About 200 psychologists and other behavioral health providers are deployed in Iraq, a number that has remained constant despite last year's troop surge.


Why would they send in more men and women and not more mental health workers to take care of them? You would think there would have been such a huge surge in training that they would have had plenty to go around. After all, the reports coming out of Iraq and Afghanistan have been only increasing in incidences as the years go by. They have had plenty of time to address this vital component of the armed forces but they didn't.

Yesterday my husband and I went to the TITUSVILLE Warbird Airshow. There were a lot of vendors selling military stuff and food. At one booth, I was looking for something that had "Chaplain" on it. I asked the woman if she had anything besides the car magnet I had in my hand with "pray for the troops" on it. The man with her pulled out a license plate frame with "military chaplain" on it. I'm not a military chaplain so that was out. He said, "Why don't you go to some of the recruiting booths and sign up. They need you badly." Considering that working with the veterans has been what I feel called to do, that option was not for me. As we walked away, I began to think that this man knew how bad it was for the troops and the dire need for the troops yet the military itself seemed to have been the lasts ones to be clued in.

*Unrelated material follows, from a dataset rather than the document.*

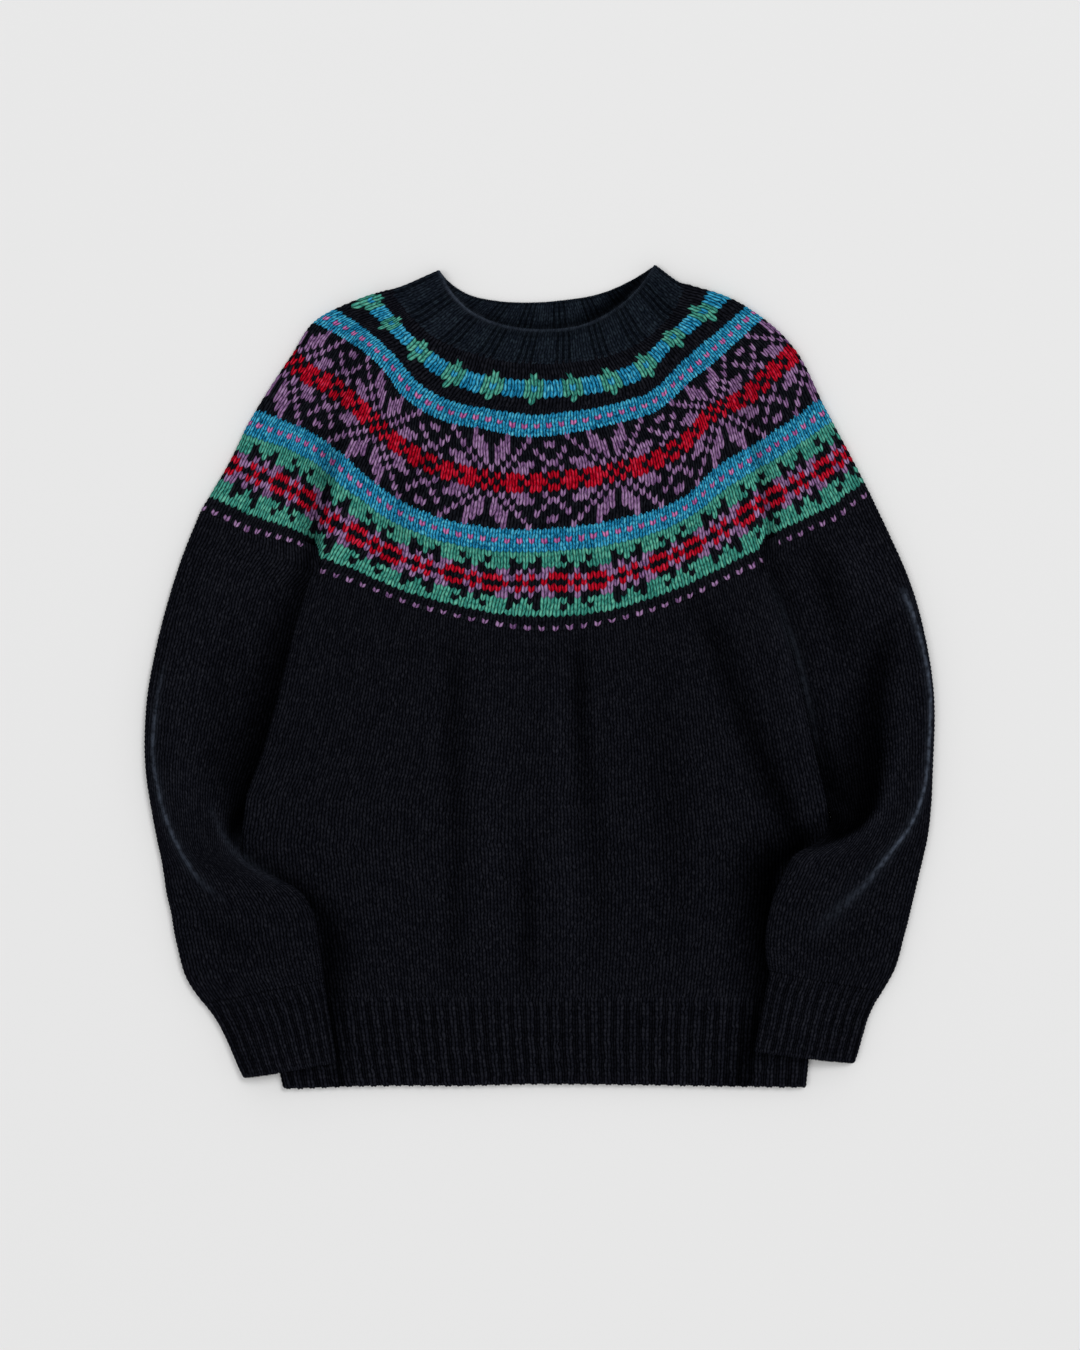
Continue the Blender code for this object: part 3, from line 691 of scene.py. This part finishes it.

When you talk to regular people about PTSD, they look at you as if you have two heads. How is this still possible? Do they read newspapers or watch the news? Do they pay attention at all? If we, as citizens, fail to pay attention then the people in charge will not feel compelled to do the right thing. They will feel they can get away with ignoring the problem. Up until the last couple of years, that is exactly what has happened. It's time to stop taking baby steps and strap on the roller-blades. They are dying for our attention.